Earlier this week saw the launch of a petition to bring a weekly parkrun to Wandsworth, and having written a blog post disagreeing with the Formula E proposals I might as well be hanged for a sheep as for a lamb and say this is another bit of council policy with which I disagree.
Parkrun is a weekly five kilometre run, measured, timed and run by local volunteers so it is free to enter. There are currently 289 weekly parkrun events around the country.
I did try to help a few people (including those behind the petition) who wanted a parkrun in the borough. Unfortunately I drew the same blank as they did, the council would not allow an event without payment of a licence fee. I did wonder if there might be a creative way around the fee issue, perhaps finding someone who could fund it. Unfortunately parkrun themselves were opposed to this, a similar situation happens elsewhere and is often cited to them as a precedent. Their fear (a reasonable one, based on experience) is that aside from the sustainability of a parkrun that needs annual funding, is that extending the precedent reduces the chances of new parkruns being established and could jeopardise those already in place.

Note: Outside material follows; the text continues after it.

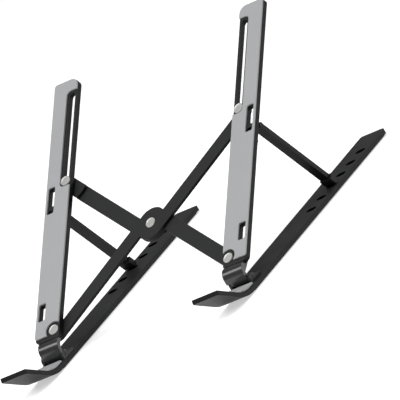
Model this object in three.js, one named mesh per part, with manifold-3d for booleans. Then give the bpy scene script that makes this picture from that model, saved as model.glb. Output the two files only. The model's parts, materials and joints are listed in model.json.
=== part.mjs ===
// Folding X-frame laptop stand: two padded rails on two base bars, joined by a scissor.
// Millimetres, +Z up, -Y is the user's side, the desk is z = 0.
import * as THREE from 'three';
import { mergeVertices } from 'three/addons/utils/BufferGeometryUtils.js';
import Module from 'manifold-3d';

const wasm = await Module();
wasm.setup();

// ---------------------------------------------------------------- driving sizes
const gap = 0.3; // clearance between neighbouring pieces
const tilt = 31.8; // slope of the rails, degrees

const railSpacing = 183.3; // between the rail centrelines
const railLength = 240;
const railWidth = 23;
const railThick = 3.8;
const railNose = 3.5; // bare metal in front of the pad
const padThick = 1.4;
const frontHeight = 25; // pad top at its front edge, above the desk

const barWidth = 24.3;
const barThick = 3.7;
const barOffset = 1.5; // bar centreline outboard of the rail centreline
const barRear = 257; // rear end behind the pad's front edge
const soleThick = 0.8;
const lipStart = 19; // where the bar starts to bend up, in front of the pad's edge
const lipRadius = 38.5;
const lipAngle = 31.5;
const lipStraight = 28;

const rivetInset = 5.1; // rivet line to the inner edge of the rail
const frontRivetU = 4.3;
const slotMargin = 15.7; // last rivet position to the rear end of the rail
const shankRadius = 1.7;
const bushWall = 0.35;
const washerThick = 1.2;
const armThick = 2.5;
const armHalfWidth = 6.2;
const armStep = 7.6; // each half of an arm runs this far beside the centre
const headRadius = 4.3;
const headHeight = 1.2;
const tailRadius = 3.6;

const hingeY = -6;
const hingeZ = 8.4;
const hingePinRadius = 1.4;
const knuckleRadius = 3.2;
const bracketInset = 4; // from the outer edge of the rail
const earThick = 2.2;

const strutAt = 0.5208; // pivot of the strut along the rail, share of its length
const strutPinDepth = 8.6; // below the pad top
const strutPinRadius = 1.2;
const strutWidth = 7.4;
const strutThick = 4.2;
const lugThick = 1.3;
const footWidth = 10.4;
const footRadius = 2.8;
const footHover = 0.35;
const holePitch = 20.35;
const holeCount = 6;
const holesBehindFoot = 3;
const footHoleY = 158.9;
const holeLength = 8.8;
const holeWidth = 7.4;
const holeInset = 1.4; // hole centres inboard of the strut's centreline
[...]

My intervention, therefore, only resulted in the continuation of a stalemate. Both sides were probably better informed, but it was a stalemate nonetheless.
The petition, then, can be seen as a last attempt to persuade the council of the demand for an event in the borough. Yet even without that I think there are compelling reasons for a parkrun.
You might think parkrun is something of an exclusive event, a freebie for runners who, frankly, don’t really need an organised run to go out and do a 5k. In fact parkrun is attractive to non-runners and helps increase overall levels of activity, a study in the Journal of Public Health found the majority of registrants were not regular runners, a third were overweight or obese and that it attracts more people from older age groups who, generally, are less active. The study also found participants reported positive outcomes to their physical and mental health, weight loss and sense of community.
I know the council needs to maximise revenue and minimise its expenditure. As a councillor it’s impossible to avoid the simple fact that there isn’t as much money as there was. I’m also fully aware that one of Wandsworth’s strongest features is the rigour it brings to financial management: it watches every penny.
But sometimes that means the balance sheet wins because it’s hard to put a price tag on common sense. I think this is one of those occasions. The council may forgo a £600 or so a year in licensing fees (though I’m not aware of any other event like parkrun who would pay it), but the benefits to the wider community far outweigh £600.
I’d love to see a parkrun in Wandsworth. If you’re a Wandsworth resident (the organisers are keen to keep the signatures local, they’ve turned down celebrity endorsements to do that) please consider signing too.